The Chairman of the South Sudanese Community in Wyndham, Richard Deng, says the youths were unresponsive to police.

"These kids are frightened because a lot of them believe that the police are not friendly to them. So we thought as a community, this should be lead by the community leaders, and that's why we're here."

The team is a highly visible presence on the streets in areas young people congregate, until late in the night, seven days a week.

And the initiative has the support of local councillors and police.

Local officer, Senior Sergent Peter Bitton, says young South Sudanese people are often unfairly targetted as being involved in crime, when they are actually just socialising.

He says in one incident, police were called to a park because residents were concerned about a large group of South Sudanese congregating.

He says when officers arrived, it was a scheduled community event.

"The reality is that we have some youth issues, youth crime issues not only here in Wyndham, but throughout Victoria. The perception that it's this group, the South Sudanese group, I would say is incorrect."

Wyndham Mayor, Henry Barlow, agrees there is no evidence of gang-related or other serious criminal activity related to the South Sudanese community in his area.

"There's a perception out there, that young sudanese youth are actually running rampant, which is not the case. Like all young people they want somewhere to hang out, they want to be with their friends. One may lead another one to do something silly and people see this and think well they're actually doing something criminal, they're actually breaking the law in some way. Some may end up breaking the law, but it wouldn't be any different from any other community."

Senior Seargent Peter Bitton believes the community patrols can stop simple loitering, littering or being rowdy, from turning into something more serious.

And it means police are freed up for other work.

"It is early days but what we've been able to see is that we don't need to respond to every incident or every report to us, that some times they can get down there and engage, because a lot of the time there's no criminal behaviour involved and they can get in and just speak to the children or youth about their behaviour and maybe resolve the problems that we're seeing."

After several weeks of patrols, elders say they're starting to see a difference and are hoping to continue to break down negative stereotypes.

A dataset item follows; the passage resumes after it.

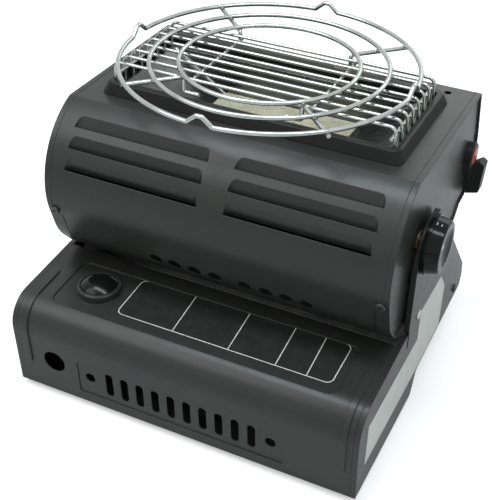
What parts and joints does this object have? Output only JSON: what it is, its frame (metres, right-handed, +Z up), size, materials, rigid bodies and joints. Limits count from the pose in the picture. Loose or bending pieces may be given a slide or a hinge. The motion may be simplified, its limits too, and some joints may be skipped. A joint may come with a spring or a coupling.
{
  "type": "portable gas heater",
  "caption": "Tabletop gas heater and stove: a tilting drum with a wire-guarded ceramic burner and a lift-off pot ring, on a sheet-steel base that holds the gas cartridge.",
  "frame": {"origin": "bottom centre of the whole part, on the surface it stands on", "axes": "+X to the right seen from the front, along the tilt axis; +Y to the back; +Z up"},
  "size_m": [0.3034, 0.2702, 0.2559],
  "materials": {
    "black_enamel": "semi-gloss powder coat",
    "black_inner": "matt",
    "galvanised": "dull sheet",
    "chrome_wire": "bright",
    "zinc_steel": "zinc plated",
    "brass": "machined",
    "die_cast": "cast",
    "copper": "drawn tube",
    "ceramic": "porous",
    "white_ceramic": "glazed",
    "black_plastic": "glossy",
    "matte_plastic": "fine grain",
    "red_plastic": "glossy",
    "rubber": "matt"
  },
  "bodies": {
    "base": {"base_shell": "black_enamel", "bulkhead": "black_inner", "cartridge_cradle": "black_inner", "door_hinge_pin": "zinc_steel", "floor_pan": "black_inner", "foot_front_left": "rubber", "foot_front_right": "rubber", "foot_rear_left": "rubber", "foot_rear_right": "rubber", "gas_jet": "brass", "gas_pipe": "copper", "heat_shield": "galvanised", "left_pivot_pin": "zinc_steel", "rail_screw_left": "zinc_steel", "rail_screw_right": "zinc_steel", "rear_rail": "black_inner", "regulator": "die_cast", "regulator_bracket": "black_inner", "side_plate_left": "black_enamel", "side_plate_right": "black_enamel", "side_screw_left": "zinc_steel", "side_screw_right": "zinc_steel", "valve_body": "brass", "valve_nut": "brass"},
    "drum": {"drum_shell": "black_enamel", "drum_back": "black_enamel", "drum_end_left": "black_enamel", "drum_end_right": "black_enamel", "bush_left": "brass", "bush_right": "brass", "drum_screw_left": "zinc_steel", "drum_screw_right": "zinc_steel", "burner_frame": "black_enamel", "reflector": "galvanised", "burner_box": "galvanised", "ceramic_plate": "ceramic", "mixer_tube": "galvanised", "electrode": "zinc_steel", "electrode_sleeve": "white_ceramic", "guard_grille": "chrome_wire", "igniter_housing": "matte_plastic", "piezo_unit": "matte_plastic"},
    "pot_ring": {"pot_ring": "chrome_wire"},
    "knob": {"knob": "black_plastic", "valve_spindle": "zinc_steel"},
    "igniter_button": {"igniter_button": "red_plastic"},
    "lock": {"lock_button": "black_plastic", "latch_bar": "black_inner", "lock_spring": "zinc_steel"},
    "door": {"cartridge_door": "black_enamel"}
  },
  "joints": [
    {"name": "drum_tilt", "type": "hinge", "parent": "base", "child": "drum", "pos_m": [-0.0041, -0.01904, 0.1582], "axis": [1, 0, 0], "range_deg": [0, 90]},
    {"name": "pot_ring_lift", "type": "slide", "parent": "drum", "child": "pot_ring", "axis": [0, 0, 1], "range_m": [0, 0.04]},
    {"name": "knob_turn", "type": "hinge", "parent": "base", "child": "knob", "pos_m": [0.1384, -0.01904, 0.1582], "axis": [1, 0, 0], "range_deg": [0, 270]},
    {"name": "igniter_press", "type": "slide", "parent": "drum", "child": "igniter_button", "axis": [-1, 0, 0], "range_m": [0, 0.004], "stiffness_N_per_m": 1500, "springref_m": -0.001},
    {"name": "lock_press", "type": "slide", "parent": "base", "child": "lock", "axis": [0, 0, -1], "range_m": [0, 0.0028], "stiffness_N_per_m": 800, "springref_m": -0.002, "deforming": ["lock_spring"]},
    {"name": "door_open", "type": "hinge", "parent": "base", "child": "door", "pos_m": [-0.1492, -0.08984, 0.0091], "axis": [0, -1, 0], "range_deg": [0, 85]}
  ]
}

Chairman of the South Sudanese Association, Kot Monoah, believes it's about reinforcing community values.

"When we were beginning we were running away literally. At the moment you see a few of them stopping and engaging and interacting with us. We're beginning to put names to their faces and get to know them and obviously getting to know them, getting to identify some of their relatives and they are really receptive. They have lost that communal connection."

Similar patrols have started in nearby Melton, and there are also plans to conduct regular patrols in Melbourne's CBD.

Richard Deng says they hope to stop young South Sudanese from losing their way.

"A lot of these kids are good kids, but if we allow them to stay out that long, there may be trouble, they may cause problems, they may commit crime, and this is what we need to prevent. As community leaders we are worried that young kids age of 10, 11 stay out until midnight, so there is a big concern and that's we need to prevent, we need to make sure that these kids are returned home."